Note: Neil Newhouse is proud to have served as the pollster for the Brown for Senate campaign and the National Republican Senatorial Committee in this race.
The Scott Brown victory was indeed the perfect storm – a terrific and engaging candidate, a tremendous campaign team, an issue environment that was strongly tilted away from the national Democrats, an abbreviated campaign timetable, and a somewhat disengaged opponent.
In addition to the #1 factor, which is Scott himself and his ability to connect with voters, following is the full list of twelve keys to Scott Brown’s victory:
1. Scott Brown.
This was his victory. Simply put, a terrific candidate. Never underestimate the impact of an articulate candidate with a compelling message.
2. The truck.
Scott’s pick-up truck and the ad showing him driving it around the state helped give depth to the image of him as a “regular guy” as well as reinforced the fact that he was actually out there campaigning, asking people for their support.

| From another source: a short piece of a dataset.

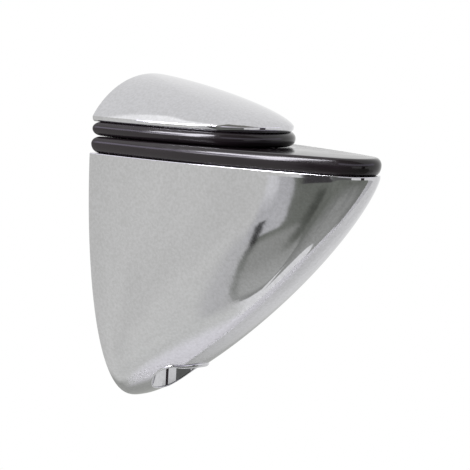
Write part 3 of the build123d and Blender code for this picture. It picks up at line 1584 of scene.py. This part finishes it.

3. Coakley’s ill-timed vacation.
Nailing into voters’ minds the thought that Coakley believed she had the race wrapped up, she went on vacation in December. Voters noticed and later told us they believed she intended “to back into the seat.”
4. Not “Kennedy’s seat.”
This “Nashua moment,” courtesy of David Gergen at the January 11 debate, became a rallying cry for Scott and his supporters and helped frame the election as between the political insiders and the people, which was only exacerbated over the final days as Martha Coakley brought in name Democrats to provide her a lifeline.
5. Coakley’s negative advertising/Scott Brown’s response.
Anticipating a negative onslaught from the Coakley campaign, Scott’s internal ad team (hats off to Eric Fehrnstrom) cut a perfect Brown response ad aimed at Coakley for turning to a negative campaign. So, whose image changed after the negative ad and rebuttal went on the air? Coakley’s. It took just three days for her image to fall from +24 to “one-to-one.”
6. Brown’s Intensity Advantage.
Over the last ten days of this race Massachusetts voters fell hard for Scott Brown. His “very favorable” image increased ten points over the last week or so of the campaign, while Coakley’s image intensity was flat-lining.
7. Independent women.
These voters were a tough sell for Scott Brown, supporting Coakley by ten points just ten days ago. But all that changed after the January 11th debate and subsequent negative Coakley advertising onslaught, as these voters went into the final days giving Scott a two-to-one advantage.
8. DC Fundraiser?
Seriously, Martha Coakley’s image was already imploding after the January 11th debate and the launch of the negative advertising, and yet the decision is made to send her to DC on January 13th for a PAC fundraiser? With health care lobbyists? Where she watches as an aide pushes down a reporter trying to ask a question?
9. “Bloody sock.”
Curt Schilling a Yankee fan? Good joke. This, coupled with her tone-deaf shot at Scott for his grassroots campaigning at the New Year’s Day Bruins game at Fenway Park reinforced her elitist image.
10. Ayla and Arianna.
The two Brown daughters were stars in the campaign in helping get Scott’s message across and in deflating the over the top negative attacks against Scott. Ayla’s recorded phone calls were mentioned by voters as helping convince them to support Scott.
This is one for the record books. The daily totals were staggering. And, the campaign clearly understood the nexus between Scott’s visibility on conservative-tilted national news programs and the ability to raise money on-line.
With Republicans completely out of power, Scott’s on-line success suggests that the huge Democratic advantage on-line can be overcome by an energized national conservative base.
12. The Brown Team
There was an amazing combination of political expertise brought together for this abbreviated race. For a state so bereft of GOP officeholders, it’s a gold mine of political talent. It was a seamless and self-less effort made possible by the NRSC and Mitt Romney’s on-the-ground team that made the difference here.